Bob Elliott believes he has the experience necessary to serve as the next mayor of Lebanon.

He has served on the city council for the past 16 years, including the past 12 years as council president. He has also served as acting mayor on two occasions when a mayor was on leave due to health reasons.

“I’m good at working with people. I care about this town. I was born in the area. I care about what goes on,” Elliott said. “I’ve got probably more experience than anyone.”

His current responsibilities as a council member include serving on the Cascade West Council of Governments Board and Transportation Committee, the Lebanon Budget Committee and the Lebanon Parks Committee/Tree Board. He is also a member of the Lebanon Chamber and is a Willamette Manor Director. Elliott also serves as a Lebanon Strawberrian.

During his time on council, Elliott is most proud of the role he has played in helping cultivate the city’s economic growth. He was part of the council when the work was done leading to the Lowe’s development, the recruitment of the medical school and the veterans home, as well the Entek expansion.

“I’ve been on all of it and I’ve been a very firm backer,” Elliott said.

He believes the city’s economic rebound over the past several years is “the biggest thing we’ve got going for us.”

“We accomplished so much in the last 10 years and I think we have a lot more that’s going to happen,” Elliott said. “We can move more quickly than other cities.”

When it comes to problems facing the city, Elliott thinks the wetlands issue is the single biggest obstacle. Potential developers have been held back by the costs associated with developing these sites.

“We’re working on that, trying to get that squared away,” Elliott said.

He also acknowledges that the city’s utility costs are high and present a real concern for many residents.

“One of the main things people are unhappy about is the water bill, but that’s something we just have to live with right now,” Elliott said.

Elliott was born in Holley and graduated from high school in Lebanon. While working in the wood products industry, he lived in various cities around the country before returning to this area. He retired as the Region Manager for the American Plywood Association.

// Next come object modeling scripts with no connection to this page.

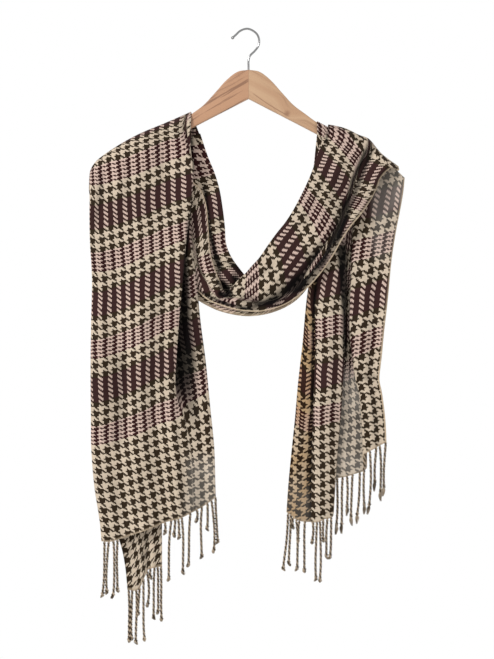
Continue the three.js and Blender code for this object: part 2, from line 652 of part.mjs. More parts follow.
// The place on a hem that has the given X: of the stretches that pass it, the frontmost one.
function placeOnHem(hem, x) {
  const places = [];
  for (let k = 0; k + 1 < hem.length; k += 1) {
    const share = (x - hem[k].x) / (hem[k + 1].x - hem[k].x);
    if (share >= 0 && share <= 1) places.push(hem[k].clone().lerp(hem[k + 1], share));
  }
  return places.length === 0 ? null : places.reduce((front, p) => (p.y < front.y ? p : front));
}

// A fringe: its strip and its strands, joined into one body. The strip stops short of the hem's
// ends by the insets, and a strand starts just under the lowest bit of hem that it spans.
function fringe(hem, strands, startInset = SEAM_GAP, endInset = SEAM_GAP) {
  const last = hem.length - 1;
  const inwards = (from, to, by) => from.clone().add(to.clone().sub(from).setLength(by));
  const start = inwards(hem[0], hem[1], startInset);
  const finish = inwards(hem[last], hem[last - 1], endInset);
  let body = solid(hemStrip([start, ...hem.slice(1, last), finish]));
  for (const [root, tip, end, bow] of strands.rows) {
    const place = placeOnHem(hem, root);
    const reach = [root - STRAND_RADIUS, root, root + STRAND_RADIUS].map((x) => placeOnHem(hem, x));
    const lowest = Math.min(...reach.filter((p) => p !== null).map((p) => p.z));
    const rootZ = lowest - 2 * SEAM_GAP;
    const path = new THREE.QuadraticBezierCurve3(
      point(root, place.y, rootZ),
      point((root + tip) / 2 + 2 * bow, place.y, (rootZ + end) / 2),
      point(tip, place.y, end),
    );
    body = body.add(solid(rod(path, STRAND_RADIUS, STRAND_SIDES, STRAND_STEPS)));
  }
  return geometryOf(body);
}

const LOOKS = {
  wood: { color: 0xc8966f, roughness: 0.5, metalness: 0 },
  steel: { color: 0xd0d0d0, roughness: 0.2, metalness: 1 },
  cloth: { color: 0x8a776a, roughness: 0.9, metalness: 0 },
  yarn: { color: 0x6a5442, roughness: 0.95, metalness: 0 },
};

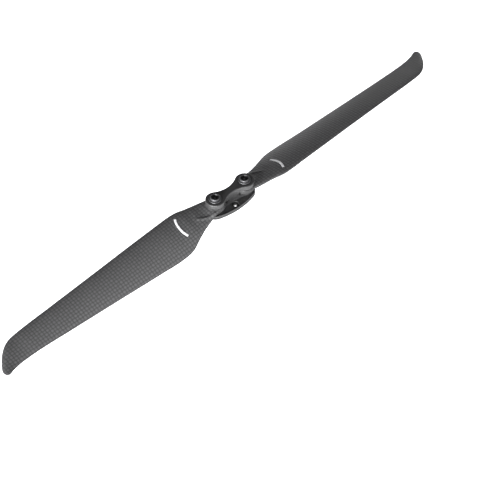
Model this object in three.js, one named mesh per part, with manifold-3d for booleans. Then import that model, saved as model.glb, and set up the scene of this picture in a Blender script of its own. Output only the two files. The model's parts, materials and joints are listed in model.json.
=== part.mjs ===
// A folding two-blade propeller for a multirotor drone, in millimetres, +Z up along the spin axis.
// The origin is on the spin axis, at the motor face under the hub. At rest blade_a points along +X
// and blade_b along -X, and both are swung straight out. Seen from above the propeller turns clockwise.
import * as THREE from "three";
import { mergeVertices } from "three/addons/utils/BufferGeometryUtils.js";
import Module from "manifold-3d";

const wasm = await Module();
wasm.setup();

// ---- Driving dimensions ----
const TIP_RADIUS = 266.7; // half of a 21 inch propeller
const PIVOT_RADIUS = 17.5; // from the spin axis to each blade pivot
const FACE_GAP = 0.1; // between two pieces that lie on each other
const RUN_GAP = 0.08; // radial play between the sleeve and the bush that turns on it
const BOLT_GAP = 0.15; // radial play round a screw shank
const ROUND_SIDES = 40;
const CURVE_SEGMENTS = 12; // of each arc of an outline

// Hub base: a lens-shaped plate that two screws hold on the motor. It has a thin lip round its floor,
// a post under each blade root and a bridge that carries the cover.
const BASE = { floor: 3.6, lipTop: 4, lipWidth: 0.9, endRadius: 9.7, halfWidth: 12.2 };
const POST = { radius: 6.4, top: 7.1 };
const BRIDGE = { flare: 5, waistHalf: 2.2, endGap: 1.3 };
const MOTOR_SCREW = { offset: 7.2, holeRadius: 1.6, headRadius: 3.35, seat: 2.2 };

// Hub cover: a bone-shaped plate over both pivots.
const COVER = { bottom: 12.1, top: 17, lobeRadius: 8.8, waistHalf: 3.7, chamfer: 0.7 };

// Pivot pieces, from the bottom up.
const NUT = { across: 8, height: 2.7, pocketDepth: 3 };
const THRUST = { innerRadius: 3.7, outerRadius: 7.2, height: 0.7 };
const SLEEVE = { radius: 3.5 };
const BUSH = { radius: 5 };
const HEAD_WASHER = { radius: 5.8, height: 0.9, seatDepth: 0.4, edge: 0.35 };
const SCREW = { radius: 2.5, tip: 0.4, headRadius: 4.3, headHeight: 1.8, edge: 0.4 };
const SOCKET = { across: 4, depth: 1.4 };

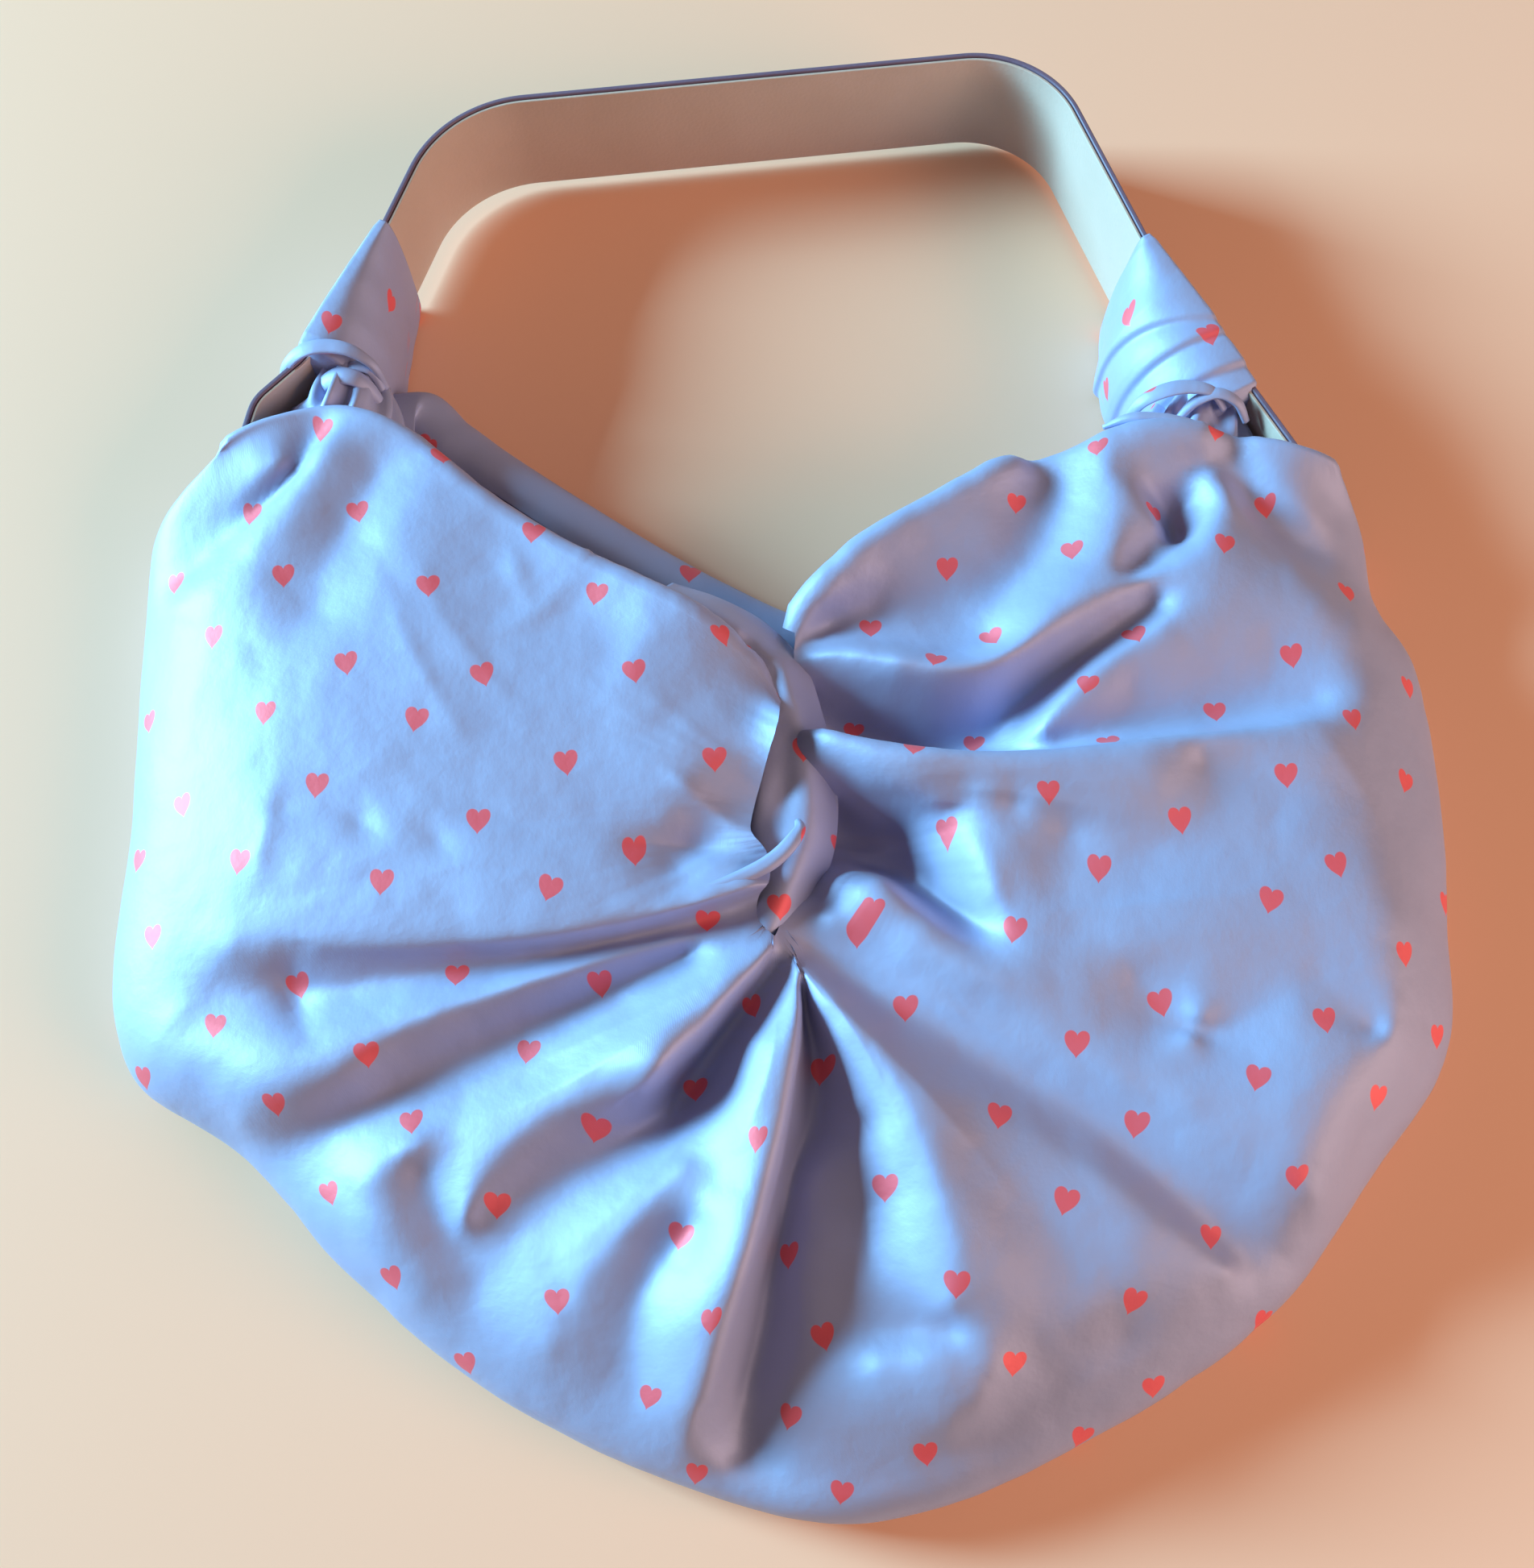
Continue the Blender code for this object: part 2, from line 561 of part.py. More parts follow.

Carrie Elliott, his wife of 61 years, died in 2013.

Elliott thinks being retired is an advantage for him as a public official. He is proud of the effort he puts into being a productive member of the council and the manner in which he serves the city. He said he attends many community events and is often the only representative of the city who is present.

“I will be a full-time mayor,” Elliott said. “I think elected officials should show support for things that happen in town."